Two cyclists looking at a waterfall in Flåmsdalen

7. Take your own water bottle with you

Instead of buying plastic bottles of water, take a water bottle with you from home and top it up as you go along. If you don’t have a decent bottle, buy one that’s made of steel or another sustainable, durable material. If you’re in Flåm, you can pop into Flåm Store – they have a number of different kinds to choose from.

Goats at a farm at the top of the Flåmsdalen Valley

8. Respect the local people

You’re on holiday, but this is day-to-day life for the people who live there. You’ll go far if you just ask questions. If you’re not sure whether you’re allowed to park or walk somewhere, just ask someone. Respect privacy and cultivated land, and by all means have a chat with anybody you meet. Nobody knows your holiday destination like the people who live there. Maybe they’ll tell you about one of the local hidden gems.

A boat sailing on the Hjørundfjord, seen from a flowery meadow at Sæbø

9. Read up on the right of public access

The right of public access is a benefit that gives us freedom with responsibility. It gives us the opportunity to travel and camp almost anywhere in Norway so that we can enjoy the unique trips that we dream of. Just remember that the Outdoor Recreation Act still applies. Take your backpack and hammock with you into the forest, onto the shore or into the mountain at least 150 metres from buildings and cabins, make camp in your dream location for up to 48 hours and leave the place the way it was when you found it so that it’s every bit as beautiful and untouched when the next person comes along.
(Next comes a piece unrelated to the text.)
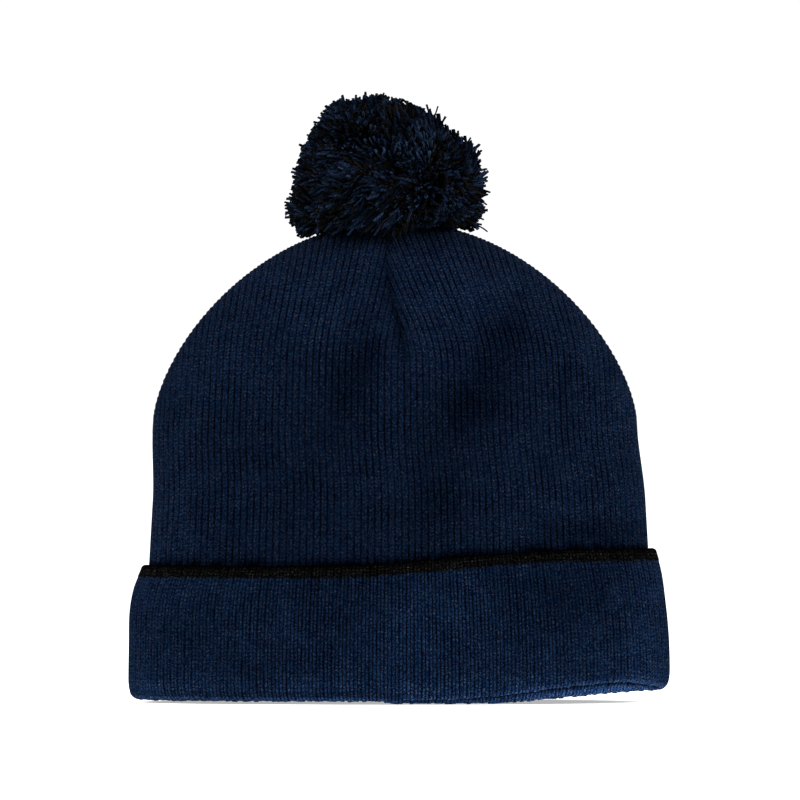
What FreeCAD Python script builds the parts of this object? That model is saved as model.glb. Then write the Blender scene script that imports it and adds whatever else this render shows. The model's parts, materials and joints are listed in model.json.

Vases of flowers outside the Flåm Store

10. Shop locally

Whether you want to buy food, footwear, clothes or souvenirs – pop into the local shops in your area and support local trade. The chances of finding something that nobody else has back at home are enormous, even though you’re on holiday in Norway. For instance, how many of the shoe shops at home sell Aurland shoes, the original penny loafers?